● **Your goal**: Where a line below holds the string "scene", copy that line.
─── Available data
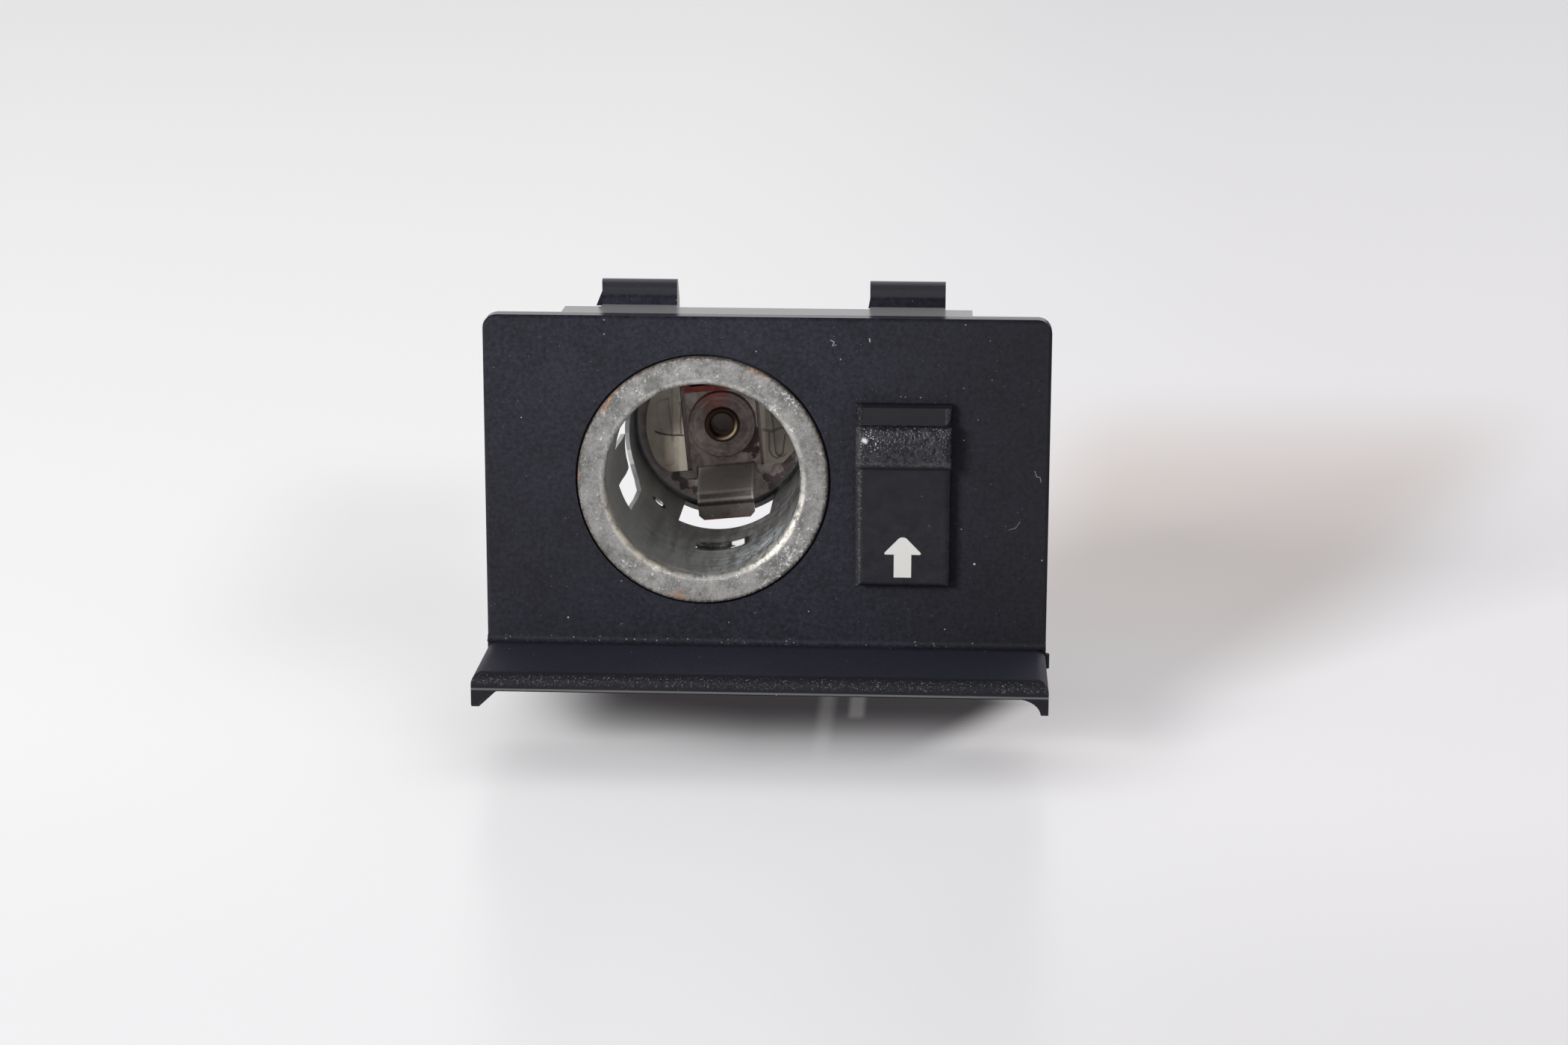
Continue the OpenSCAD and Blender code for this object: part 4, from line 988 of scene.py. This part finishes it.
# %% Spring's measures
WIRE, TURNS, STEPS, SIDES = 0.44, 5.5, 32, 12
CLOSED_PITCH = WIRE * 1.03
low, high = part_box("return_spring")
axis_x, axis_y = (low[0] + high[0]) / 2, (low[1] + high[1]) / 2
spring_radius = (high[0] - low[0]) / MM / 2
spring_length = (high[2] - low[2]) / MM
climb = spring_length - WIRE
open_pitch = (climb - 2 * CLOSED_PITCH) / (TURNS - 2)


def wire_height(turns):
    """How far the wire has climbed after a number of turns."""
    if turns > TURNS - 1:
        return climb - CLOSED_PITCH * (TURNS - turns)
    if turns > 1:
        return CLOSED_PITCH + open_pitch * (turns - 1)
    return CLOSED_PITCH * turns


print("spring of", round(spring_length, 2), "mm, open pitch", round(open_pitch, 2), "mm")

# %% [markdown]
# ## Coil
# A round section is swept along the helix by hand, section by section, because that gives
# even quads and needs no curve object. The two ends are closed by a flat face each.

# %% Coil's mesh
points = []
for step in range(round(TURNS * STEPS) + 1):
    turns = step / STEPS
    angle = 2 * math.pi * turns
    for side in range(SIDES):
        round_wire = 2 * math.pi * side / SIDES
        out = (spring_radius - WIRE / 2 + WIRE / 2 * math.cos(round_wire)) * MM
        rise = (wire_height(turns) + WIRE / 2 + WIRE / 2 * math.sin(round_wire)) * MM
        points.append((
            axis_x + out * math.cos(angle), axis_y + out * math.sin(angle), low[2] + rise))
last_section = len(points) - SIDES
faces = [tuple(range(SIDES)), tuple(reversed(range(last_section, len(points))))]
for first in range(0, last_section, SIDES):
    for side in range(SIDES):
        after = (side + 1) % SIDES
        faces.append((
            first + SIDES + side, first + SIDES + after, first + after, first + side))
spring_mesh = bpy.data.meshes.new("coil_spring")
spring_mesh.from_pydata(points, [], faces)
spring_mesh.polygons.foreach_set("use_smooth", [len(face) == 4 for face in faces])
spring_mesh.materials.append(plated_steel)
print("coil with", len(faces), "faces")

# %% [markdown]
# ## Placing the coil
# The coil stays with the panel and takes the solid's place.

# %% Coil in place
spring = bpy.data.objects.new("coil_spring", spring_mesh)
bpy.context.scene.collection.objects.link(spring)
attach(spring, "panel")
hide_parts("return_spring")
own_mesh(spring)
──────
● **Solution to this task**:
Continue the OpenSCAD and Blender code for this object: part 4, from line 988 of scene.py. This part finishes it.
bpy.context.scene.collection.objects.link(spring)